**Goal of the exercise**
Write out again, unaltered, the lines from the start through the line containing "return end - CONTROL_RING_LENGTH, end".

**Dataset rows**
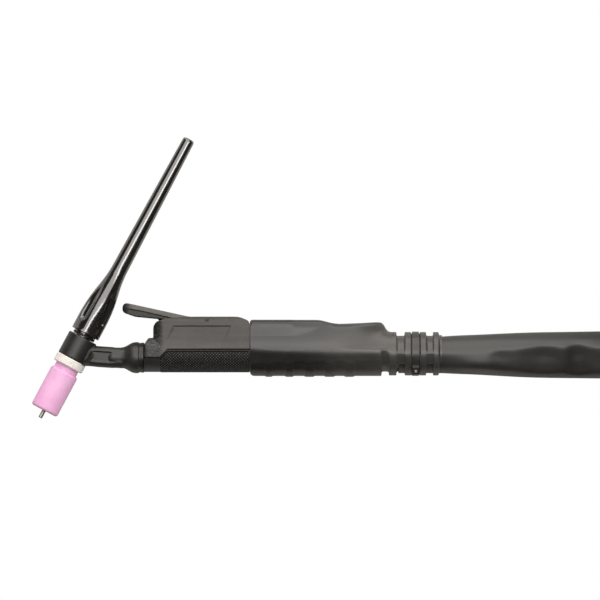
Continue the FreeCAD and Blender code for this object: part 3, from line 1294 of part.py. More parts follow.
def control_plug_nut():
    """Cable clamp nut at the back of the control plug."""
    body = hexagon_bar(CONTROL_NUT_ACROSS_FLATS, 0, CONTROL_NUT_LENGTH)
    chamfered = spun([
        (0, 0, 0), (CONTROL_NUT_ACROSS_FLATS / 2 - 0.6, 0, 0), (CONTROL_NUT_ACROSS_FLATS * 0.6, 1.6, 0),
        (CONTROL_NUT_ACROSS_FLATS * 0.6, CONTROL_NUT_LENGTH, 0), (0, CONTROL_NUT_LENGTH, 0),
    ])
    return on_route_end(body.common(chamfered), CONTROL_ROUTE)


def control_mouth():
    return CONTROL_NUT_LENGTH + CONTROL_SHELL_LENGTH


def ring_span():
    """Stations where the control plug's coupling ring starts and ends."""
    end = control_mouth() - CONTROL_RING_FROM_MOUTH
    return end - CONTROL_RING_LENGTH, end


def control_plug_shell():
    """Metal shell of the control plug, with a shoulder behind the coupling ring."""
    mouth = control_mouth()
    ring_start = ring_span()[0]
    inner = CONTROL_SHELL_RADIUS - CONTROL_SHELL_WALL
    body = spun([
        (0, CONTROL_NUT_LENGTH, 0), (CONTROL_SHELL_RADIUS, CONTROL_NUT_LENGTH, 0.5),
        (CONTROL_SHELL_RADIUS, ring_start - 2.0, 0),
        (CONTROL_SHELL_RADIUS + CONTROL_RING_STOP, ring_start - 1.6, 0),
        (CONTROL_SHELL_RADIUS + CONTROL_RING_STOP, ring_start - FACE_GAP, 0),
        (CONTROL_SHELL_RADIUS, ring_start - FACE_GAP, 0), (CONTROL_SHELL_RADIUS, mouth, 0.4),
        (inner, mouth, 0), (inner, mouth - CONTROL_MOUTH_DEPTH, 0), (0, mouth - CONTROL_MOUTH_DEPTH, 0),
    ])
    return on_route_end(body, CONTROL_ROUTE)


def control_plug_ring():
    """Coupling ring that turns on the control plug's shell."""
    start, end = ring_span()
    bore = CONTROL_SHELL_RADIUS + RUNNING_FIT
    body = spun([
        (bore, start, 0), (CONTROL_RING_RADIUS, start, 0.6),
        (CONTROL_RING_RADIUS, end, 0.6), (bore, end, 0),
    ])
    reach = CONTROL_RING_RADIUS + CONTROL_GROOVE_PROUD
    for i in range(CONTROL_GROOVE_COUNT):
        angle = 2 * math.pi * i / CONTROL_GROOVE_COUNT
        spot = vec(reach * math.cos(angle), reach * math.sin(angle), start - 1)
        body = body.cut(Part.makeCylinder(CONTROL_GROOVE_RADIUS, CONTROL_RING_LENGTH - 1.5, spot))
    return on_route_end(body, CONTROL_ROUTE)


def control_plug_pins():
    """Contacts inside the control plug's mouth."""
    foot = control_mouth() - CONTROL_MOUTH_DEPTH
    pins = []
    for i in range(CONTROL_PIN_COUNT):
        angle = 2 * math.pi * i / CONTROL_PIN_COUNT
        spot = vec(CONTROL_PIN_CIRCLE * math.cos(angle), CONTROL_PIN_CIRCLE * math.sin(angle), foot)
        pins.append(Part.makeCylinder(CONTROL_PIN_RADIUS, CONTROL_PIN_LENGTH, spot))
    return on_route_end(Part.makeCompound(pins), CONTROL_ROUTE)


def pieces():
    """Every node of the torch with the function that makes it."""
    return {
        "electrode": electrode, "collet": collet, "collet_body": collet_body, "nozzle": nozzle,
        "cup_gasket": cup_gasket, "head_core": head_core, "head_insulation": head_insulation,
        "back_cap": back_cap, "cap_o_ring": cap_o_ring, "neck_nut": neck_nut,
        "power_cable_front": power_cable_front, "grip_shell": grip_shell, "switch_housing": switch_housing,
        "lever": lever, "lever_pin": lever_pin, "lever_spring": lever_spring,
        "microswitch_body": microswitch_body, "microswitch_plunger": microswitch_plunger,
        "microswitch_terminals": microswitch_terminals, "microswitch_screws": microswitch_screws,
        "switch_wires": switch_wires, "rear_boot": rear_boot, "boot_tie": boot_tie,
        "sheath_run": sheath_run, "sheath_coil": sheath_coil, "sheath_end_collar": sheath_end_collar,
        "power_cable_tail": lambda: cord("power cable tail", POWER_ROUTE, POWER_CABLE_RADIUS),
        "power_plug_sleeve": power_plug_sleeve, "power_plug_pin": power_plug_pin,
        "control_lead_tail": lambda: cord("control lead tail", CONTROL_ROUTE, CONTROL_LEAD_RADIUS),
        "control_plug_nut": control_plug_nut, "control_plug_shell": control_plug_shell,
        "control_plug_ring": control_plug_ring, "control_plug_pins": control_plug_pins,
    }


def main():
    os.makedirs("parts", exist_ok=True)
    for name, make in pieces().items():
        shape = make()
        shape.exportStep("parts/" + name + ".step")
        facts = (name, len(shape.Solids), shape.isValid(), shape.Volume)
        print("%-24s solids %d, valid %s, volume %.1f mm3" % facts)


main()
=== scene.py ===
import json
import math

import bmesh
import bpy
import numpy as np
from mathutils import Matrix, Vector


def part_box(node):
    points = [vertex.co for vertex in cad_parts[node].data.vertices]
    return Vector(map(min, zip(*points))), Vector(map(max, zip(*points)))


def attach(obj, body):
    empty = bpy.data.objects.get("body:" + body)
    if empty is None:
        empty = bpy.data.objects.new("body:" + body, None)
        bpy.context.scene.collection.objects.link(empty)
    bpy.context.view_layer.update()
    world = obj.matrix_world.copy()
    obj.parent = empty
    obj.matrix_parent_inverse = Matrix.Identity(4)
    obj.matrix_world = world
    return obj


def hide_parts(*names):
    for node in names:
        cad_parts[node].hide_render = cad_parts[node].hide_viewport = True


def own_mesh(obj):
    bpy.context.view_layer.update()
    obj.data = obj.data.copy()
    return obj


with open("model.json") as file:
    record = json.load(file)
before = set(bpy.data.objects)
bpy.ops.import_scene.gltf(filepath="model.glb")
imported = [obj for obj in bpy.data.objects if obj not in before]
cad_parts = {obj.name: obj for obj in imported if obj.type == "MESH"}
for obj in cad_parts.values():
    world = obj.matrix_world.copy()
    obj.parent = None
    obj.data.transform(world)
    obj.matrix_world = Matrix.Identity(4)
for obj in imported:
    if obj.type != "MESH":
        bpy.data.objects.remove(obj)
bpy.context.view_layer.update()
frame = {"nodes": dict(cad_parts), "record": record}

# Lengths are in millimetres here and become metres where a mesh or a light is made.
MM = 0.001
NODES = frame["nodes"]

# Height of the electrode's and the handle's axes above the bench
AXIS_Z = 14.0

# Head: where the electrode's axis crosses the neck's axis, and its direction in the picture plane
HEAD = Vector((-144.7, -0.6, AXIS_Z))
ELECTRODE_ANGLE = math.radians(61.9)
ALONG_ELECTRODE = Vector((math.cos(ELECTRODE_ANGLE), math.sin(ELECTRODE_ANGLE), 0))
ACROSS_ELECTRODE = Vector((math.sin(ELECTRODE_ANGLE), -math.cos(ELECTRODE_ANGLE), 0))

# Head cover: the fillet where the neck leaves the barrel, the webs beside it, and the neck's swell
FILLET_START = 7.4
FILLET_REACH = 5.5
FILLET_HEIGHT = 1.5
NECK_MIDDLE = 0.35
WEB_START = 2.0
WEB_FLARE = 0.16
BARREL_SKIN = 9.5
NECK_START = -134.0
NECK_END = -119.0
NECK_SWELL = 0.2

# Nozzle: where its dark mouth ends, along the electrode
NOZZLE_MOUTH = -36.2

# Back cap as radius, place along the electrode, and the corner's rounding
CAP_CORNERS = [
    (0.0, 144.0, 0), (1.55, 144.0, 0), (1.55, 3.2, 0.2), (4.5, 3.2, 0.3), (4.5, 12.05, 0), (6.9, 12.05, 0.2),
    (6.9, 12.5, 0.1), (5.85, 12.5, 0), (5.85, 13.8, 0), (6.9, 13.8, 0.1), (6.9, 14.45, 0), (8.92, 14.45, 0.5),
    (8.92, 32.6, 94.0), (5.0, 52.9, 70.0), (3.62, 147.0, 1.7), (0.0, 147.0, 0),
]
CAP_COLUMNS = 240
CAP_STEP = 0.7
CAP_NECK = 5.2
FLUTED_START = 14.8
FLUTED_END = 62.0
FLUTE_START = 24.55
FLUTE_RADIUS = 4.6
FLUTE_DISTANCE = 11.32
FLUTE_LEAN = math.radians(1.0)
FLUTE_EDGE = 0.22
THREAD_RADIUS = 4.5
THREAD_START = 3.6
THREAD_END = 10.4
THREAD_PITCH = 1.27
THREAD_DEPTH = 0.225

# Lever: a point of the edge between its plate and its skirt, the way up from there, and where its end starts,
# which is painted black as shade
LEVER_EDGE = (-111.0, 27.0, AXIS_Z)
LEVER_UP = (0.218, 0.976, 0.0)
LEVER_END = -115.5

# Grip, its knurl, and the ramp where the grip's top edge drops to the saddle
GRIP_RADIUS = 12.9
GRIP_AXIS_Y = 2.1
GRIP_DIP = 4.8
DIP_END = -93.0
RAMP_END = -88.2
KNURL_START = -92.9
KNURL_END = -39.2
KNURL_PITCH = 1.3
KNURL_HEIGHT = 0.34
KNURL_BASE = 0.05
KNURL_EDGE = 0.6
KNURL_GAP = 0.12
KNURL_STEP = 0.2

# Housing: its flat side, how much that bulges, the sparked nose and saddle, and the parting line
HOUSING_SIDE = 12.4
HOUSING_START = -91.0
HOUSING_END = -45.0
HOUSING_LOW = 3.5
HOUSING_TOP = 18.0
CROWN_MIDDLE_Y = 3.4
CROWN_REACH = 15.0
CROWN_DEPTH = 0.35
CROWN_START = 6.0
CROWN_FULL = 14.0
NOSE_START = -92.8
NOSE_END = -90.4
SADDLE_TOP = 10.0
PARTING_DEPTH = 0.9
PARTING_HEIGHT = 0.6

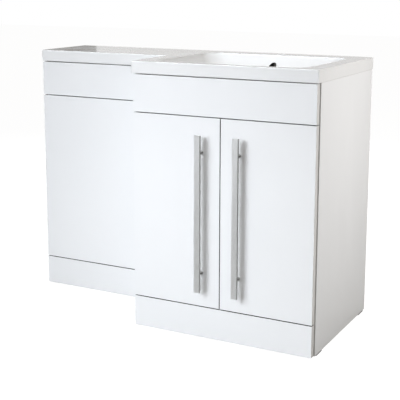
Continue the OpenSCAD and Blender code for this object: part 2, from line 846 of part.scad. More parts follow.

**Final answer**
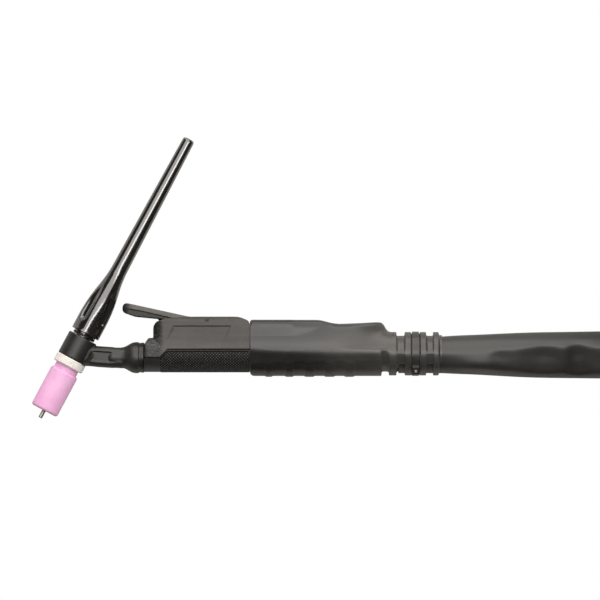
Continue the FreeCAD and Blender code for this object: part 3, from line 1294 of part.py. More parts follow.
def control_plug_nut():
    """Cable clamp nut at the back of the control plug."""
    body = hexagon_bar(CONTROL_NUT_ACROSS_FLATS, 0, CONTROL_NUT_LENGTH)
    chamfered = spun([
        (0, 0, 0), (CONTROL_NUT_ACROSS_FLATS / 2 - 0.6, 0, 0), (CONTROL_NUT_ACROSS_FLATS * 0.6, 1.6, 0),
        (CONTROL_NUT_ACROSS_FLATS * 0.6, CONTROL_NUT_LENGTH, 0), (0, CONTROL_NUT_LENGTH, 0),
    ])
    return on_route_end(body.common(chamfered), CONTROL_ROUTE)


def control_mouth():
    return CONTROL_NUT_LENGTH + CONTROL_SHELL_LENGTH


def ring_span():
    """Stations where the control plug's coupling ring starts and ends."""
    end = control_mouth() - CONTROL_RING_FROM_MOUTH
    return end - CONTROL_RING_LENGTH, end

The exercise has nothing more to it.